Editor’s Note: We‘ve all read stories that keep us enthralled the whole way through. For me, “Empty Pages” is one of them. Since readers interpret stories in their own ways, I asked Joram:

What inspired this story of crime and love, and what message do you hope to relay with your fictional works?

empty pagesI had just started writing and Empty Pages was one of my first short stories. I was in Florence, Italy on my way to Norway for my son’s wedding, and my wife Lona was doing a three-week course on printing. I found a spot in a hotel overlooking the red roofs of the city and I started writing. I had no preconceived plot in mind. I don’t remember the earliest versions, but the story evolved with things I did and saw during the day. I turned my days and my thoughts into fiction, and created, Gentel, who also had the desire to write. It’s autobiographical to some extent, except for the woman and the crime scene. The part about the bookstore and the storeowner who refuses to sell one of his books on display really happened. What Gentel tells the young woman bleeding in his arms in the story were really my thoughts.

Fiction and reality for me are interchangeable and have blurry borders. At times they seem like the same thing. Empty Pages is partly an expression of who I am. The story ends without a clear resolution, leaving a certain hope, and yet frustration. The result is ambiguity, much like our lives. There’s an unfinished character to it.

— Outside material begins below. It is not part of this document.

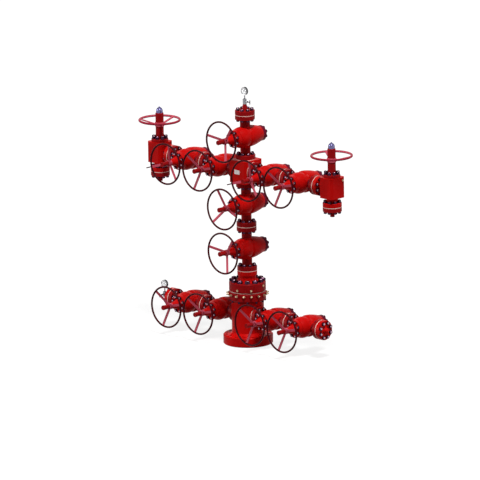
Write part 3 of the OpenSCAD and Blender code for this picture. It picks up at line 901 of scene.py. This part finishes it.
class WELLHEAD_OT_fittings(bpy.types.Operator):
    """Add port plugs, lock screw nuts, sleeve rings and the bare plate"""

    bl_idname = "wellhead.fittings"
    bl_label = "Fittings"

    def execute(self, context):
        _, finish, fittings, _ = settings(context)
        self.glands(finish, fittings)
        self.ports(finish, fittings)
        self.plate(finish, fittings)
        self.sleeve_rings(finish, fittings)
        return {"FINISHED"}

    def glands(self, finish, fittings):
        """A nut around the root of each lock screw."""
        walls = node_walls("tubing_head")
        level = middle("lock_screws").z
        far = 2 * edge("lock_screws", RIGHT)
        places = []
        for i in range(fittings.screws):
            turn = math.tau * (i + 0.5) / fittings.screws
            out = Vector((math.cos(turn), math.sin(turn), 0))
            places.append((wall_met(walls, out * far + UP * level, -out), out))
        shape = open_nut(fittings.gland_flats, fittings.gland_h)
        # The gland nuts wear the deeper red of painted shade
        repeated_piece("screw_glands", places, shape, painted_shade_enamel(finish))

    def ports(self, finish, fittings):
        """Plugs in the test ports of the adapter flange and of the right choke."""
        reach = fittings.port_out
        nut_top, shaft, tip = reach * 0.6, reach * 0.4, reach * 0.9
        shape = join_shapes([
            hex_nut(fittings.port_flats, nut_top, chamfer=reach * 0.1),
            lathe([(0, nut_top), (shaft, nut_top), (shaft, tip), (reach * 0.3, reach),
                   (0, reach)], steps=16),
        ])
        head = node_walls("head_adapter")
        joint = edge("head_adapter", DOWN)
        far = 2 * edge("head_adapter", RIGHT)
        places = []
        for turn, rise in (
            (fittings.front_turn, fittings.port_rise), (fittings.second_turn, fittings.port_rise),
            (fittings.high_turn, fittings.high_rise),
        ):
            out = Vector((math.sin(turn), -math.cos(turn), 0))
            places.append((wall_met(head, out * far + UP * (joint + rise), -out), out))
        start = Vector((2 * edge("right_choke_body", RIGHT), fittings.choke_aside,
                        middle("cross_block").z + fittings.choke_rise))
        places.append((wall_met(node_walls("right_choke_body"), start, LEFT), RIGHT))
        repeated_piece("port_plugs", places, shape, brass_metal(finish))

    def plate(self, finish, fittings):
        """Bare plate with four drive screws on the front of the cross block."""
        centre = on_axis(middle("cross_block"), Y, edge("cross_block", FRONT))
        half_w, half_h, thick = fittings.plate_w / 2, fittings.plate_h / 2, fittings.plate_t
        corner, inset = fittings.plate_h * 0.1, fittings.plate_h * 0.13
        arc_steps = 4
        outline, screws = [], []
        screw = lathe([(0, 0), (corner * 0.5, 0), (corner * 0.45, thick * 0.6), (0, thick * 0.9)],
                      steps=12)
        for right, up, start in ((1, 1, 0), (-1, 1, 90), (-1, -1, 180), (1, -1, 270)):
            middle_of_arc = centre + Vector((right * (half_w - corner), 0, up * (half_h - corner)))
            for step in range(arc_steps + 1):
                turn = math.radians(start + 90 * step / arc_steps)
                outline.append(middle_of_arc
                               + Vector((math.cos(turn), 0, math.sin(turn))) * corner)
            at = centre + Vector((right * (half_w - inset), -thick, up * (half_h - inset)))
            screws.append(placed(screw, at, FRONT))
        bare = matte("bare_plate", finish.plate, deeper(finish.plate, 0.92), rough=0.35)
        shape = join_shapes([slab(outline, thick), *screws])
        single_piece("bare_plate", shape, bare)

    def sleeve_rings(self, finish, fittings):
        """Rings around the ends of the stem sleeves, in the deeper red of painted shade."""
        depth = fittings.sleeve_ring
        places = []
        for valve in VALVES:
            tip = on_axis(valve_centre(valve), Y, edge(valve + "_bonnet", FRONT))
            places.append((tip + BACK * depth, FRONT))
        foot = places[0][0]
        aside = foot + RIGHT * edge("swab_wheel", RIGHT)
        sleeve_r = wall_met(node_walls("swab_bonnet"), aside, LEFT).x - foot.x
        lip = depth * 0.12
        inner, outer = sleeve_r - 2 * lip, sleeve_r + lip
        ring = [(inner, lip), (outer, 0), (outer, depth - lip), (sleeve_r, depth + lip),
                (inner, depth + lip)]
        repeated_piece("sleeve_ends", places, ring_lathe(ring, steps=32), painted_shade_enamel(finish))


class WELLHEAD_OT_gauges(bpy.types.Operator):
    """Add dial, marks, needle, bezel and glass to both gauges"""

    bl_idname = "wellhead.gauges"
    bl_label = "Gauges"

    def execute(self, context):
        _, finish, fittings, _ = settings(context)
        low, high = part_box("pressure_gauges")
        walls = node_walls("pressure_gauges")
        case_r, front = high[X], low[Y]
        fronts = [Vector((0, front, high[Z] - case_r)),
                  Vector((low[X] + case_r, front, low[Z] + case_r))]
        floors = [wall_met(walls, centre + FRONT * CLEAR, BACK) for centre in fronts]
        sunk = floors[0].y - front
        dial_r = wall_met(walls, floors[0] + FRONT * sunk / 2, RIGHT).x - floors[0].x
        fit, sheet = dial_r * 0.995, sunk * 0.12
        dial = lathe([(0, 0), (fit, 0), (fit, sheet), (0, sheet)], steps=64)
        bore, lip, outer, out = dial_r * 0.96, -sunk * 0.3, case_r * 0.985, fittings.bezel_out
        bezel = ring_lathe([
            (bore, lip), (fit, lip), (fit, 0), (outer, 0), (outer, out * 0.6),
            (case_r * 0.95, out), (dial_r * 1.02, out * 0.8), (bore, 0),
        ], steps=64)
        pane_r, pane_top = dial_r * 0.97, -sunk * 0.1
        pane = lathe([(0, lip), (pane_r, lip), (pane_r, pane_top), (0, pane_top)], steps=48)
        on_floor = [(floor, FRONT) for floor in floors]
        on_front = [(centre, FRONT) for centre in fronts]
        marks = [shape for floor in floors
                 for shape in self.marks(floor + FRONT * sheet, dial_r, sheet, fittings.sweep)]
        white = matte("dial_white", finish.dial, deeper(finish.dial, 0.95), rough=0.5)
        repeated_piece("gauge_dials", on_floor, dial, white)
        ink = matte("dial_ink", finish.ink, finish.ink_worn, rough=0.5)
        single_piece("gauge_marks", join_shapes(marks), ink)
        polished = metal("polished_rims", finish.bezel, finish.steel, rough=0.2, grain=50.0)
        repeated_piece("gauge_bezels", on_front, bezel, polished)
        repeated_piece("gauge_glass", on_front, pane, clear_glass("gauge_glass"))
        return {"FINISHED"}

    def marks(self, centre, dial_r, thick, sweep):
        """Scale marks, needle and hub of one dial, standing on its face.

        The ends and half widths of the bars are shares of the dial's radius.
        """
        long_mark, short_mark, scale_end = (0.7, 0.022), (0.79, 0.011), 0.87
        tail, tip, needle_half = -0.24, 0.74, 0.024
        first = math.pi / 2 + sweep / 2
        shapes = []
        for i in range(MARKS + 1):
            inner, half_width = short_mark if i % LONG_EVERY else long_mark
            turn = first - sweep * i / MARKS
            shapes.append(self.bar(centre, dial_r, turn, inner, scale_end, half_width, thick))
        needle_turn = first - sweep * READING
        shapes.append(self.bar(centre, dial_r, needle_turn, tail, tip, needle_half, thick * 1.5))
        hub_r, cap_r, shoulder, top = dial_r * 0.09, dial_r * 0.05, thick * 1.6, thick * 2.2
        hub = lathe([(0, 0), (hub_r, 0), (hub_r, shoulder), (cap_r, top), (0, top)], steps=20)
        shapes.append(placed(hub, centre, FRONT))
        return shapes

    def bar(self, centre, dial_r, turn, inner, outer, half_width, thick):
        """A thin raised bar along a radius of the dial."""
        along = Vector((math.cos(turn), 0, math.sin(turn))) * dial_r
        across = Vector((-along.z, 0, along.x)) * half_width
        near, far = centre + along * inner, centre + along * outer
        return slab([near - across, far - across, far + across, near + across], thick)


class WELLHEAD_OT_stage(bpy.types.Operator):
    """Make floor, surroundings, lamps and camera"""

    bl_idname = "wellhead.stage"
    bl_label = "Stage"

    def execute(self, context):
        _, _, _, studio = settings(context)
        self.floor(studio)
        self.surroundings(context, studio)
        self.lamps(context, studio)
        self.camera(context, studio)
        context.scene.view_settings.view_transform = "Standard"
        return {"FINISHED"}

    def seen_directly(self, tree):
        """Factor that is 1 where the background is seen: by the camera, in metal or in glass."""
        path = put(tree, "ShaderNodeLightPath")
        shown = path.outputs["Is Camera Ray"]
        for ray in ("Is Glossy Ray", "Is Transmission Ray"):
            shown = put(tree, "ShaderNodeMath", {0: shown, 1: path.outputs[ray]},
                        operation="MAXIMUM").outputs[0]
        return shown

    def floor(self, studio):
        half = studio.floor_side / 2
        ground = new_mesh_object(
            "floor", [(-half, -half, 0), (half, -half, 0), (half, half, 0), (-half, half, 0)],
            [[0, 1, 2, 3]],
        )
        material, tree, output = material_tree("pale_floor")
        shown = self.seen_directly(tree)
        grey = put(tree, "ShaderNodeBsdfDiffuse", {"Color": rgba([FLOOR_GREY] * 3)})
        level = put(tree, "ShaderNodeMath", {0: shown, 1: FLOOR_GLOW}, operation="MULTIPLY")
        glow = put(tree, "ShaderNodeEmission", {"Color": WHITE, "Strength": level.outputs[0]})
        both = put(tree, "ShaderNodeAddShader", {0: grey.outputs[0], 1: glow.outputs[0]})
        tree.links.new(both.outputs[0], output.inputs["Surface"])
        dress(ground, material)

    def surroundings(self, context, studio):
        world = bpy.data.worlds.new("white_room")
        context.scene.world = world
        world.use_nodes = True
        tree = world.node_tree
        tree.nodes.clear()
        strength = spread(tree, self.seen_directly(tree), 0.0, 1.0, (studio.sky, 1.0))
        light = put(tree, "ShaderNodeBackground", {"Color": WHITE, "Strength": strength})
        output = put(tree, "ShaderNodeOutputWorld")
        tree.links.new(light.outputs[0], output.inputs["Surface"])

    def lamps(self, context, studio):
        """Suns, each with its strength, softness in degrees and the direction it shines from."""
        for name, strength, softness, toward in (
            ("key_lamp", studio.key, 14, (0.34, -0.22, 0.91)),
            ("left_lamp", studio.left, 20, (-0.68, -0.70, 0.2)),
            ("right_lamp", studio.right, 20, (0.88, 0.42, 0.2)),
        ):
            lamp = bpy.data.lights.new(name, "SUN")
            lamp.energy = strength
            lamp.angle = math.radians(softness)
            holder = bpy.data.objects.new(name, lamp)
            holder.rotation_euler = Vector(toward).to_track_quat("Z", "Y").to_euler()
            context.scene.collection.objects.link(holder)

    def camera(self, context, studio):
        turn, level = studio.azimuth, math.cos(studio.elevation)
        back = Vector((math.sin(turn) * level, -math.cos(turn) * level,
                       math.sin(studio.elevation)))
        side = Vector((math.cos(turn), math.sin(turn), 0))
        above = back.cross(side)
        data = bpy.data.cameras.new("camera")
        data.lens = studio.lens
        distance = studio.frame_width * data.lens / data.sensor_width
        data.clip_start, data.clip_end = distance / 2, distance * 2
        aim = above * studio.aim_up - side * studio.aim_side
        holder = bpy.data.objects.new("camera", data)
        holder.location = aim + back * distance
        facing = (-back).to_track_quat("-Z", "Y").to_matrix().to_4x4()
        holder.rotation_euler = (facing @ Matrix.Rotation(studio.roll, 4, "Z")).to_euler()
        context.scene.collection.objects.link(holder)
        context.scene.camera = holder


class WELLHEAD_PT_finish(bpy.types.Panel):
    """Sidebar panel of the wellhead's finish"""

    bl_label = "Wellhead"
    bl_idname = "WELLHEAD_PT_finish"
    bl_space_type = "VIEW_3D"
    bl_region_type = "UI"
    bl_category = "Wellhead"

    def draw(self, context):
        for operator in OPERATORS:
            self.layout.operator(operator.bl_idname)
        for group in settings(context):
            box = self.layout.box()
            for name in group.__annotations__:
                box.prop(group, name)


OPERATORS = (
    WELLHEAD_OT_paint_frame,
    WELLHEAD_OT_flange_studs,
    WELLHEAD_OT_bonnet_studs,
    WELLHEAD_OT_head_studs,
    WELLHEAD_OT_fittings,
    WELLHEAD_OT_gauges,
    WELLHEAD_OT_stage,
)
GROUPS = (
    ("wellhead_bolting", WellheadBolting),
    ("wellhead_finish", WellheadFinish),
    ("wellhead_fittings", WellheadFittings),
    ("wellhead_studio", WellheadStudio),
)


def register():
    for name, group in GROUPS:
        bpy.utils.register_class(group)
        setattr(bpy.types.Scene, name, bpy.props.PointerProperty(type=group))
    for operator in OPERATORS:
        bpy.utils.register_class(operator)
    bpy.utils.register_class(WELLHEAD_PT_finish)


def unregister():
    bpy.utils.unregister_class(WELLHEAD_PT_finish)
    for operator in reversed(OPERATORS):
        bpy.utils.unregister_class(operator)
    for name, group in reversed(GROUPS):
        delattr(bpy.types.Scene, name)
        bpy.utils.unregister_class(group)


def main():
    register()
    for operator in OPERATORS:
        group, action = operator.bl_idname.split(".")
        getattr(getattr(bpy.ops, group), action)()


if __name__ == "__main__":
    main()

Disguising reality with fiction and vice-versa – the frustration, the fortuitous happenings, the optimism, the pessimism – it’s all part of creativity for me. It’s full of hope but never seems quite finished. You can’t throw in two pinches of sugar and one of salt and have it all turn out the way you want it, or imagined it; that’s not how it works. It’s the trial and errors, the accidents, the obsession. Empty Pages really does relate to my life, at least in a metaphorical sense, just like Jellyfish Have Eyes relates to La Parguera and the science I did there. I suppose Empty Pages questions reality.